Data for the task:
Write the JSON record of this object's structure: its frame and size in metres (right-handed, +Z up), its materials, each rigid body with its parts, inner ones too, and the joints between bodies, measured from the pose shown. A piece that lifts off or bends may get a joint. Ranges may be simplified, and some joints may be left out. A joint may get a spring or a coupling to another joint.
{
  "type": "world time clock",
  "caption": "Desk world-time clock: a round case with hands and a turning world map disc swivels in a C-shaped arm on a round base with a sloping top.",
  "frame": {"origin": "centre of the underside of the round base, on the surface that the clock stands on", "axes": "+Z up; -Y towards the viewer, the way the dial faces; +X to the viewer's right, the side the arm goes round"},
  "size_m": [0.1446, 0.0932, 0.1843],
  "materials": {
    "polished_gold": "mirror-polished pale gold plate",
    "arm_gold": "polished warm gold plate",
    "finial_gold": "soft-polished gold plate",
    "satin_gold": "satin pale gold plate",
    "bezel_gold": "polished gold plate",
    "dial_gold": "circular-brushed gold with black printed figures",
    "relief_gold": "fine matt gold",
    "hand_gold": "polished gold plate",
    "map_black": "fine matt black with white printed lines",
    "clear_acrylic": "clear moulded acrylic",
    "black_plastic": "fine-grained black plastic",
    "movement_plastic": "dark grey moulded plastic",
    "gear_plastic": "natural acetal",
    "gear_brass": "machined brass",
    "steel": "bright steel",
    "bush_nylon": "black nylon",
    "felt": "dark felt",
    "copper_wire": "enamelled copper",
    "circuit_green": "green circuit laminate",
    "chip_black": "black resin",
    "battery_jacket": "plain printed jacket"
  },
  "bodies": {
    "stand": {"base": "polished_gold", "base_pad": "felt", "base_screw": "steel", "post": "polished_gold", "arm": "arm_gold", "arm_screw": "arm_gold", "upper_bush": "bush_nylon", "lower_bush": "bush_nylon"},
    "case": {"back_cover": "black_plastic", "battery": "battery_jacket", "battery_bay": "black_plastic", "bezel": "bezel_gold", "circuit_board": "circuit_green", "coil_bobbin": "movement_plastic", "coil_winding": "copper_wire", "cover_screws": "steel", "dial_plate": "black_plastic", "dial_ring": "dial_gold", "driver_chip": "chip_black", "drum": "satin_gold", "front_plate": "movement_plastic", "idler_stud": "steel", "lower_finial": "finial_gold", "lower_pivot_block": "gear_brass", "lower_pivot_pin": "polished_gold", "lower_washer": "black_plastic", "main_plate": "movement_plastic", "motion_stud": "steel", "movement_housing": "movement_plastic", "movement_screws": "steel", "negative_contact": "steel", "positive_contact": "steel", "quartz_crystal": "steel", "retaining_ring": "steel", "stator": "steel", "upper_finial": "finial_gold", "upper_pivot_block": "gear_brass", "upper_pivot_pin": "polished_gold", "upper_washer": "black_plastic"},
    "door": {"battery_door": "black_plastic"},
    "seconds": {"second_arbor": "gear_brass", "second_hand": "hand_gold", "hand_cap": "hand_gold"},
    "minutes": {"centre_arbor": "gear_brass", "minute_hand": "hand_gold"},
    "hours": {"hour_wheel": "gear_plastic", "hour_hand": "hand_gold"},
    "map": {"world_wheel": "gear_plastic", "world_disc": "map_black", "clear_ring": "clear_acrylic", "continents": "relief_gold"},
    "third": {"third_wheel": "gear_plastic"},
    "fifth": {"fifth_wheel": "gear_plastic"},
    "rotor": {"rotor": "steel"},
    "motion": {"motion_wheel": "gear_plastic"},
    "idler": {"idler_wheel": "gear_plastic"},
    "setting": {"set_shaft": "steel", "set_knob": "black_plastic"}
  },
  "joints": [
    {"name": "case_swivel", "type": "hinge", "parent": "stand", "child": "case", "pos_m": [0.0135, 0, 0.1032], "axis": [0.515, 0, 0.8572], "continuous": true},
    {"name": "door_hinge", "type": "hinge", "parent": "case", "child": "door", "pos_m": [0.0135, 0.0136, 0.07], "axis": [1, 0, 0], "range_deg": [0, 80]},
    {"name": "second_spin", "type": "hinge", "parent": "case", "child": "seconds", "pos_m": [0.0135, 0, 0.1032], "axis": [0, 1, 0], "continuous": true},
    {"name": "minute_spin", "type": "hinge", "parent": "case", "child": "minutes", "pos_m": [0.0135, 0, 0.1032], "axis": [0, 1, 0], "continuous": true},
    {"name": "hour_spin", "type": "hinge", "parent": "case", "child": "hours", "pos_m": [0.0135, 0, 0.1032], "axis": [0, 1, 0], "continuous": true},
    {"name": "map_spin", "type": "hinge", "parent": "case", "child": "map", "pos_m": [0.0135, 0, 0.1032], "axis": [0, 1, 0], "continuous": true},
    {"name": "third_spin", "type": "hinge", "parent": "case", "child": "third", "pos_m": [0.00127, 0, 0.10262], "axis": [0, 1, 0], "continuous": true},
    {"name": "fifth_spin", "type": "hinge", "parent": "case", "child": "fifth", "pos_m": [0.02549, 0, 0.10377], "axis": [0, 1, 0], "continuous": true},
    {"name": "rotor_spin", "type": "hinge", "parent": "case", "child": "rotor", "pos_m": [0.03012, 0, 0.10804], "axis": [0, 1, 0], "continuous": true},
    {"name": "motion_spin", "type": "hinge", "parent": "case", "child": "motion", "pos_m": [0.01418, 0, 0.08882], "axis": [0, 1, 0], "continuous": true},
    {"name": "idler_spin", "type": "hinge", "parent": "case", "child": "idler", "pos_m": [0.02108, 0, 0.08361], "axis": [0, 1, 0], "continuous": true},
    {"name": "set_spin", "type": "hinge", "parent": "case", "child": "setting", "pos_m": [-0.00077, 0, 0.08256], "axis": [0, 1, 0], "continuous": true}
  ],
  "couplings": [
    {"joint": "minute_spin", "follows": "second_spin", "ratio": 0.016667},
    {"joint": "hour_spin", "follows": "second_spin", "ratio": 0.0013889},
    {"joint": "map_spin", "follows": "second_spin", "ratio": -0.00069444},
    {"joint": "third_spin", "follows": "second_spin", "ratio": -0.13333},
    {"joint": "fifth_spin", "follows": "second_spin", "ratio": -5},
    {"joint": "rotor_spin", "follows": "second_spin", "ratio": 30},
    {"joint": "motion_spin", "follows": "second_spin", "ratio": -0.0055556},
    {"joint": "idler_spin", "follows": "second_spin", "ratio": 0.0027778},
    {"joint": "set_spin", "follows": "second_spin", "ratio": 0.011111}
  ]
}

* * *

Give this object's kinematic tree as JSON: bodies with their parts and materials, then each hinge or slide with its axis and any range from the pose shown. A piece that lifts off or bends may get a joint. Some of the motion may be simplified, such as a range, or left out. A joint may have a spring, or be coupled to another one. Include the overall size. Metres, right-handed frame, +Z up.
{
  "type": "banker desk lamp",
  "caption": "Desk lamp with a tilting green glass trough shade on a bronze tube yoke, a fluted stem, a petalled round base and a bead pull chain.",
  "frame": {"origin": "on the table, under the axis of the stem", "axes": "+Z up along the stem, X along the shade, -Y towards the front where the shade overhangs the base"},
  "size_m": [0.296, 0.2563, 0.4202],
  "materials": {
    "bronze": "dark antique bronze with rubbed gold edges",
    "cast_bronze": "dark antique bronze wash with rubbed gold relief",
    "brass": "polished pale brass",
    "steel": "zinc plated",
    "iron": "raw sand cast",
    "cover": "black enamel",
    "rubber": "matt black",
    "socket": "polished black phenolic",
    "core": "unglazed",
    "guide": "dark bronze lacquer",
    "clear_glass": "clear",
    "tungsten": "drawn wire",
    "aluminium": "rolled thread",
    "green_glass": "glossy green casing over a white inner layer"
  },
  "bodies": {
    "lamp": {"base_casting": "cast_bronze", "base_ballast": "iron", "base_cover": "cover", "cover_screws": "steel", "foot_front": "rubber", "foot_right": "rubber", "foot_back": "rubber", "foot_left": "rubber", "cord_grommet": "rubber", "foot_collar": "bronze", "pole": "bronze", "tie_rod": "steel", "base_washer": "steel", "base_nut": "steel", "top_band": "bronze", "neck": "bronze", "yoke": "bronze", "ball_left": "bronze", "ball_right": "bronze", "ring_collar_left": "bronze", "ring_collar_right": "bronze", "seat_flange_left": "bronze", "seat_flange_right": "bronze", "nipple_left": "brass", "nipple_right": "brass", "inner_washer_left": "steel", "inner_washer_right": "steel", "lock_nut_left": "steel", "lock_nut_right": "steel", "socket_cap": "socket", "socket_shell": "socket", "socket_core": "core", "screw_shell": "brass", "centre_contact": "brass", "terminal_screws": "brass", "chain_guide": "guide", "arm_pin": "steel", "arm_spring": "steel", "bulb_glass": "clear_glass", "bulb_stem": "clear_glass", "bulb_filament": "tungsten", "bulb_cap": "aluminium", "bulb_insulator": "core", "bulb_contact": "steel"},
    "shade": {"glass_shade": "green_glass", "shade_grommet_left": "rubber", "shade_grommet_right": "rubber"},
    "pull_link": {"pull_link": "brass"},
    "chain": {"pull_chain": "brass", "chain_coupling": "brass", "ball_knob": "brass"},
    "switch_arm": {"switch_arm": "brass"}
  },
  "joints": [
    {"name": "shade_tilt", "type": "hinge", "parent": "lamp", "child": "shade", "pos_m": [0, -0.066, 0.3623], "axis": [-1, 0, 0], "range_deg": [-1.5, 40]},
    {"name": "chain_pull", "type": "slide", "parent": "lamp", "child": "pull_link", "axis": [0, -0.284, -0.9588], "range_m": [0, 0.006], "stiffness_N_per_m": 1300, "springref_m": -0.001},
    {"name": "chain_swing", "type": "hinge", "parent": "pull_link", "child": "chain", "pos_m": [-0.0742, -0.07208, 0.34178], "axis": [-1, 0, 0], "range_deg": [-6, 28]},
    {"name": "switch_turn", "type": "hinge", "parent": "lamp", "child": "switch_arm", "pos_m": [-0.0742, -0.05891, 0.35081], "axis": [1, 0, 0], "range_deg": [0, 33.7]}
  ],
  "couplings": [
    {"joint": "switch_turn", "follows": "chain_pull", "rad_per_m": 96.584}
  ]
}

Task brief:
Which lines include "lifts"? Copy each of them out.

Correct response:
Write the JSON record of this object's structure: its frame and size in metres (right-handed, +Z up), its materials, each rigid body with its parts, inner ones too, and the joints between bodies, measured from the pose shown. A piece that lifts off or bends may get a joint. Ranges may be simplified, and some joints may be left out. A joint may get a spring or a coupling to another joint.
Give this object's kinematic tree as JSON: bodies with their parts and materials, then each hinge or slide with its axis and any range from the pose shown. A piece that lifts off or bends may get a joint. Some of the motion may be simplified, such as a range, or left out. A joint may have a spring, or be coupled to another one. Include the overall size. Metres, right-handed frame, +Z up.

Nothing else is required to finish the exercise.